她回头看我,微笑说:“你的系统呢?崩溃了吗?”
我咬紧下唇,沉默着转过头。
“别介意啊旭冉,你看,对待生活这种东西,我习惯从高空俯视,你则只愿意看清楚前方十米左右的东西,我们从人生观到价值判断体系,可能连道德感都大相径庭,但你不能否认,不管以何种方式,我们都算是认真操持生活的人。承认崩溃很难,尤其是像我们这种明明投入十二分精神去经营生活的人,但无论如何,重建系统才是当务之急,而且你比我那时候强多了,我那时候,可没一个学长巴巴地到处帮我找医生。”

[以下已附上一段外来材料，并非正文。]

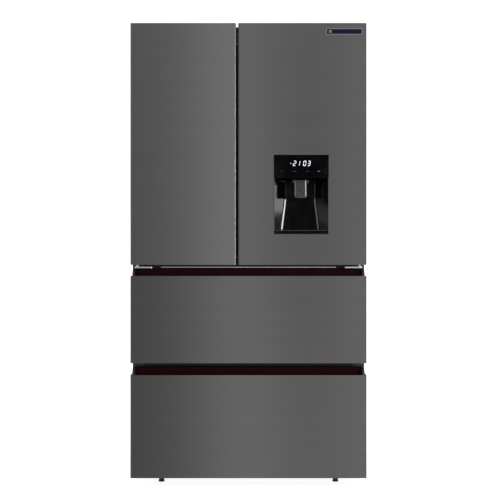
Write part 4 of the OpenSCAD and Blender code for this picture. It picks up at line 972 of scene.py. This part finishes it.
bm = bmesh.new()
for side in (-1, 1):
    upright = [(side * in_x1 + u, in_y + v) for u, v in cove(cove_r, side, 1)]
    along_side = [(side * in_x1 + u, in_z1 + v) for u, v in cove(cove_r, side, 1)]
    add_prism(bm, upright, in_z0 + 0.0005, in_z1 - 0.0005, axis="z")
    add_prism(bm, along_side, y0 + 0.004, in_y - 0.0005, axis="y")
along_back = [(in_y + u, in_z1 + v) for u, v in cove(cove_r, 1, 1)]
add_prism(bm, along_back, -in_x1 + 0.0005, in_x1 - 0.0005, axis="x")
piece("lining_coves", bm, lining, "cabinet", smooth=50)
x0, x1, y0, y1, z0, z1 = span("ceiling_lamp")
bm = bmesh.new()
levels = [(0.004, z0), (0.0015, z0 + 0.0008), (0.0, z0 + 0.003), (0.0, z1)]
join_rings(bm, [[(x, y, z) for x, y in rounded_outline(x0 + i, x1 - i, y0 + i, y1 - i, 0.009 - i, 6)]
                for i, z in levels])
piece("lamp_diffuser", bm, lamp_white, "cabinet", stands_for=["ceiling_lamp"])
print("compartment made")

# %% [markdown]
# Two fans move the air: one pulls it through the condenser, one blows it over the evaporator. The
# blades are thin and cambered, steeper at the hub than at the tip, because the tip moves faster.

# %% Fans
def fan(name, body, axis, hub_share, count):
    x0, x1, y0, y1, z0, z1 = span(name)
    centre = Vector(((x0 + x1) / 2, (y0 + y1) / 2, (z0 + z1) / 2))
    x_axis, y_axis, v_axis = Vector((1, 0, 0)), Vector((0, 1, 0)), Vector((0, 0, 1))
    u_axis, w_axis, width = (y_axis, x_axis, x1 - x0) if axis == "x" else (x_axis, y_axis, y1 - y0)
    tip = (z1 - z0) / 2
    hub = tip * hub_share

    def put(u, v, w):
        return tuple(centre + u_axis * u + v_axis * v + w_axis * w)

    bm = bmesh.new()
    bore = 0.0033
    profile = [(bore, -width / 2), (hub * 0.9, -width / 2), (hub, -width / 2 + 0.002),
               (hub, width / 2 - 0.004), (hub * 0.86, width / 2 - 0.001), (hub * 0.5, width / 2),
               (bore, width / 2)]
    turns = [2 * math.pi * k / 40 for k in range(40)]
    rings = [[put(r * math.cos(a), r * math.sin(a), w) for a in turns] for r, w in profile]
    join_rings(bm, rings + rings[:1], ends=False)
    bmesh.ops.remove_doubles(bm, verts=bm.verts, dist=1e-7)
    for b in range(count):
        turn = 2 * math.pi * b / count
        rings = []
        for s in range(8):
            share = s / 7
            r = hub * 0.96 + (tip * 0.985 - hub * 0.96) * share
            chord = tip * (0.40 + 0.22 * share) * (1 if share < 0.95 else 0.93)
            pitch = math.radians(38 - 14 * share)
            ring = []
            for side in (1, -1):
                steps = range(7) if side == 1 else range(6, -1, -1)
                for k in steps:
                    p = k / 6 - 0.5
                    thick = 0.0009 * (1 - (2 * p) ** 2) ** 0.5 + 0.0001
                    across = p * chord * math.cos(pitch)
                    lift = p * chord * math.sin(pitch) + chord * 0.07 * (1 - (2 * p) ** 2) + side * thick
                    lift = max(-width / 2, min(width / 2, lift))
                    a = turn + across / r + share * 0.18
                    ring.append(put(r * math.cos(a), r * math.sin(a), lift))
            rings.append(ring)
        join_rings(bm, rings)
    piece(f"{name}_rotor", bm, black, body, stands_for=[name])


fan("condenser_fan", "condenser_fan", "x", 0.30, 5)
fan("evaporator_fan", "evaporator_fan", "y", 0.30, 5)
print("fans made")

# %% [markdown]
# The compressor is two drawn steel halves welded round the middle, with a terminal box on one side
# and copper stubs for the pipes. The weld bead and the step at the joint are its main features.

# %% Compressor
low_c, high_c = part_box("compressor")
plate_half = 0.096
cx, cy = low_c.x + plate_half, (low_c.y + high_c.y) / 2
base_z, height = low_c.z, high_c.z - low_c.z
r = 0.0738
base_round, top_round = 0.028, 0.034
profile = [(0.0, 0.012), (0.046, 0.012)]
for angle in range(0, 91, 15):
    a = math.radians(angle)
    profile.append((r - base_round + base_round * math.sin(a), 0.040 - base_round * math.cos(a)))
profile += [(r, 0.0760), (r + 0.0018, 0.0775), (r + 0.0030, 0.0790), (r + 0.0030, 0.0835),
            (r + 0.0014, 0.0850), (r - 0.0016, 0.0856), (r - 0.0016, height - top_round)]
for angle in range(15, 91, 15):
    a = math.radians(angle)
    profile.append((r - 0.0016 - top_round + top_round * math.cos(a),
                    height - top_round + top_round * math.sin(a)))
profile += [(0.0, height)]
bm = bmesh.new()
add_lathe(bm, profile, (cx, cy, base_z), steps=64)
foot_z = base_z + 0.009
add_prism(bm, rounded_outline(cx - plate_half, cx + plate_half, cy - 0.062, cy + 0.062, 0.016, 6),
          foot_z, foot_z + 0.004, axis="z", edge=0.0008)
for sx in (-1, 1):
    for sy in (-1, 1):
        add_lathe(bm, [(0.0, 0.0), (0.0100, 0.0), (0.0110, 0.001), (0.0100, 0.0045), (0.0108, 0.008),
                       (0.0098, 0.009), (0.0, 0.009)],
                  (cx + sx * 0.082, cy + sy * 0.048, base_z), steps=28)
piece("compressor_body", bm, compressor_black, "cabinet", stands_for=["compressor"])
bm = bmesh.new()
add_block(bm, (cx + r - 0.006, cy - 0.022, base_z + 0.070),
          (cx + r + 0.0255, cy + 0.022, base_z + 0.120), 0.004, 4)
add_block(bm, (cx + r + 0.0235, cy - 0.015, base_z + 0.078),
          (cx + r + 0.026, cy + 0.015, base_z + 0.112), 0.001, 2)
piece("compressor_terminals", bm, black, "cabinet", stands_for=["compressor"])
bm = bmesh.new()
for angle, z, bore in ((205, 0.100, 0.0038), (240, 0.112, 0.0032), (300, 0.095, 0.0032)):
    a = math.radians(angle)
    path = [Vector((cx + (r - 0.004) * math.cos(a), cy + (r - 0.004) * math.sin(a), base_z + z))]
    out = Vector((math.cos(a), math.sin(a), 0))
    bend = [(0.006, 0.0), (0.010, 0.0012), (0.0125, 0.0042), (0.0135, 0.008), (0.0135, 0.030)]
    path += [path[0] + out * (0.004 + d) + Vector((0, 0, h)) for d, h in bend]
    rings = []
    for k, p in enumerate(path):
        ahead = (path[min(k + 1, len(path) - 1)] - path[max(k - 1, 0)]).normalized()
        side = Vector((-out.y, out.x, 0))
        up = side.cross(ahead).normalized()
        turns = [2 * math.pi * j / 16 for j in range(16)]
        rings.append([tuple(p + (side * math.cos(t) + up * math.sin(t)) * bore) for t in turns])
    join_rings(bm, rings)
piece("compressor_pipes", bm, copper, "cabinet", stands_for=["compressor"])
print("compressor made")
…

我的手微微颤抖,我强笑说:“学姐,你这不可不像一个心理医生对病人会说的话。”
“你觉得一个心理医生会花这么多时间来陪一个病人?”詹明丽笑了笑,伸手摸了摸我的头说,“傻子,我一小时好几百美元,你可请不起。”
第 13 章(修文)
原来,我的系统已经崩溃了。
承认这点很艰难,就如詹明丽所说,我对我以往的生活,是投入十二分精力和热情。我从来就是个穷人,从小到大,金钱也好,身体精力也好,脑子活跃程度也罢,我都不是那种有条件挥霍的女孩。我很早就清楚地认识到这一点,所以勤勤恳恳,板着手指头在花,没有超支,没有浪费,没有满脑子不切实际的绮丽幻想去编织一个不靠谱的未来。